Lots of cookbooks tell you which wine to pair with your pork ragout or pot-au-feu de poisson, but with Wine Food: New Adventures in Drinking and Cooking, sommelier Dana Frank and cookbook author Andrea Slonecker have turned that standard upside down. Here, the wine inspires the recipe: Each of these 75 recipes was chosen to go with a specific wine or wine style, and each wine is introduced with information on where it comes from, its recommended producers and why it works so well with the flavors of the food. Some of the wines are old friends: Zinfandel goes with Roots Tagine and Cauliflower “Couscous,” while barbera wine is paired with ruby-red Borscht Risotto. Some are welcome oeno-revelations: rosé of pinot noir with creamy Burrata and Strawberry Salad, a carignan red wine with an herb-perfumed, Parmesan-topped Ratatouille. Frank and Slonecker are a perfect pairing themselves, providing a savvy wine seminar partnered with inventive dishes that invite you to pop a cork and cook something wonderful every day.
FOOD IN A FLASH
As made clear by the title of his latest cookbook, Milk Street: Tuesday Nights, Christopher Kimball and his test-cook minions have been thinking about weeknight dinners that are quick, easy and vibrantly flavored.

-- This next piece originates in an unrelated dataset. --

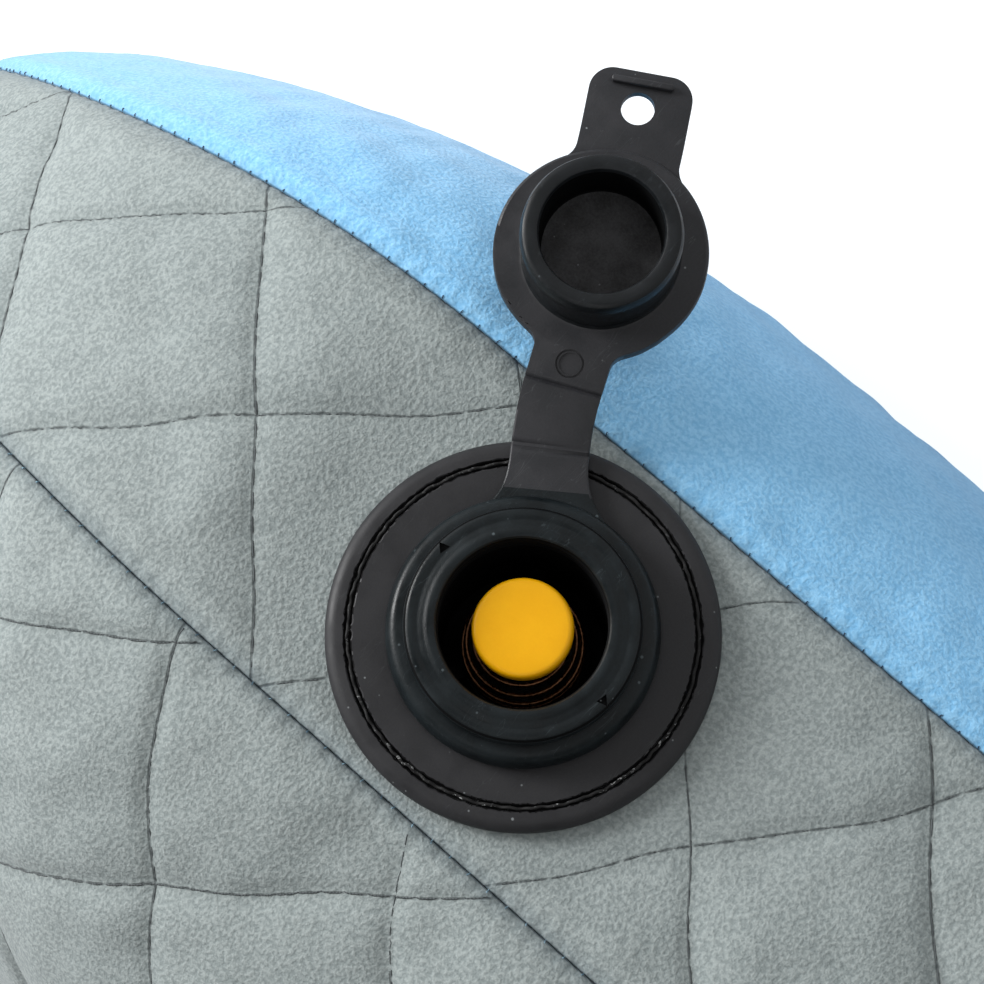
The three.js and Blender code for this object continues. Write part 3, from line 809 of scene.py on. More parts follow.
def stripPiece(name, stations, low, high, bevel):
    # a flat strip drawn out station by station (distance, half width), then given its thickness
    bpy.ops.object.select_all(action="DESELECT")
    (firstX, firstHalf), (nextX, nextHalf) = stations[:2]
    bpy.ops.mesh.primitive_plane_add(size=1, location=((firstX + nextX) / 2 * mm, 0, low * mm))
    piece = bpy.context.object
    piece.name = name
    editAll()
    bpy.ops.transform.resize(value=((nextX - firstX) * mm, 2 * firstHalf * mm, 1))
    leaveEdit()
    settle(piece)
    far = nextX * mm
    for vertex in piece.data.vertices:
        vertex.select = vertex.co.x > far - 1e-7
    for edge in piece.data.edges:
        edge.select = all(piece.data.vertices[k].select for k in edge.vertices)
    for face in piece.data.polygons:
        face.select = False
    bpy.ops.object.mode_set(mode="EDIT")
    bpy.ops.mesh.select_mode(type="EDGE")
    bpy.ops.transform.resize(value=(1, nextHalf / firstHalf, 1), center_override=(far, 0, low * mm))
    x, half = nextX, nextHalf
    for toX, toHalf in stations[2:]:
        bpy.ops.mesh.extrude_region_move(TRANSFORM_OT_translate={"value": ((toX - x) * mm, 0, 0)})
        bpy.ops.transform.resize(value=(1, toHalf / half, 1), center_override=(toX * mm, 0, low * mm))
        x, half = toX, toHalf
    bpy.ops.mesh.select_mode(type="FACE")
    bpy.ops.mesh.select_all(action="SELECT")
    bpy.ops.mesh.extrude_region_move(TRANSFORM_OT_translate={"value": (0, 0, (high - low) * mm)})
    bpy.ops.mesh.select_all(action="SELECT")
    bpy.ops.mesh.normals_make_consistent(inside=False)
    leaveEdit()
    softenEdges(piece, bevel, 50)
    return piece


def trimEnd(piece, x):
    # cuts a strip square at x; the side with the shorter remainder goes
    middleX = sum(vertex.co.x for vertex in piece.data.vertices) / len(piece.data.vertices)
    away = 1.0 if middleX < x * mm else -1.0
    bpy.ops.object.select_all(action="DESELECT")
    piece.select_set(True)
    bpy.context.view_layer.objects.active = piece
    editAll()
    bpy.ops.mesh.bisect(plane_co=(x * mm, 0, 0), plane_no=(away, 0, 0), use_fill=True, clear_outer=True)
    leaveEdit()
    return piece


def reshape(piece, change):
    # change takes and gives points in millimetres
    count = len(piece.data.vertices)
    points = np.zeros(count * 3)
    piece.data.vertices.foreach_get("co", points)
    points = change(points.reshape(-1, 3) / mm) * mm
    piece.data.vertices.foreach_set("co", points.ravel())
    piece.data.update()
    return piece


def ripple(turn, seed, count, high):
    rng = np.random.default_rng(seed)
    total = np.zeros_like(turn)
    for k in range(count):
        total += np.sin(turn * rng.integers(6, high) + rng.uniform(0, 6.28))
    return total / math.sqrt(count)


print("hole for the valve")
bpy.ops.object.select_all(action="DESELECT")
bpy.ops.mesh.primitive_cylinder_add(vertices=96, radius=pillow["valveHole"] * mm, depth=30 * mm,
                                    location=valveSpot, rotation=(math.pi / 2, 0, 0))
combine(frontGusset, "DIFFERENCE", bpy.context.object)

print("flange")
g, half, top = flange["groove"], flange["grooveHalf"], flange["top"]
floorLevel = top - flange["grooveDepth"]
flangePiece = turnPiece("flange", [
    (flange["hole"], flange["low"]), (23.7, flange["low"]), (flange["edge"], 0.6), (flange["edge"], 1.35),
    (23.86, 1.75), (23.45, 2.13), (23.0, 2.36), (22.6, 2.46), (g + half + 0.12, top),
    (g + half - 0.02, top - 0.1), (g + half - 0.14, floorLevel), (g - half + 0.14, floorLevel),
    (g - half + 0.02, top - 0.1), (g - half - 0.12, top), (18.6, top + 0.02), (17.2, top),
    (flange["hole"] + 0.2, top), (flange["hole"], top - 0.2),
], 288)


def raggedGroove(points):
    reach = np.hypot(points[:, 0], points[:, 1])
    turn = np.arctan2(points[:, 1], points[:, 0])
    beside = (np.abs(np.abs(reach - g) - half) < 0.2) & (points[:, 2] > floorLevel + 0.1)
    move = np.where(beside, flange["ragged"] * ripple(turn + (reach > g) * 2.0, 3, 9, 120), 0.0)
    grow = (reach + move) / np.maximum(reach, 1e-6)
    points[:, 0] *= grow
    points[:, 1] *= grow
    return points


reshape(flangePiece, raggedGroove)
settle(flangePiece, valvePlace)
smoothShade(flangePiece)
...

Kimball, one of the most trusted names in home cooking, shares that the secret to culinary success is combining familiar ingredients with spices, herbs, chiles, sauces, salsas and pungent pastes from around the world. Pork tenderloin combines with kimchi, fresh shiitake mushrooms and scallions for an umami- rich stir-fry; avocado puree and fresh tomato-cilantro salsa create a speedy, no-cook topping for seared salmon. Super sides include bright salads, pizzas and roasts, and there are also recipes for sweets to top off your dinner delights. Detailed instructions, with Kimball’s all-important “Don’ts,” and full-page color photos for each recipe make the making foolproof.
TOP PICK IN COOKBOOKS
“Simple” is not an adjective you’d ever think of when describing award-winning cookbook author and chef Yotam Ottolenghi’s cooking. But the latest addition to his growing list of gastro bestsellers is titled Ottolenghi Simple, and it’s definitely not an oxymoron. Here, the brilliant chef who has lured us into new realms of flavor and spicing is determined to give us dishes from brunch through dessert that are streamlined yet “still distinctly Ottolenghi.” Home cooks have very different ideas about what constitutes simple, so each of the 130 recipes is plainly marked with a degree of simplicity. I’m a make-ahead maven, big on long-simmering stews and one-dish wonders; you might be short on time and looking for recipes with fewer than 10 ingredients or a dinner that can be put together with pantry items. Now you can pick and choose according to your needs and the occasion, knowing that for Ottolenghi, simple equals sensational. His latest is guaranteed to excite and delight.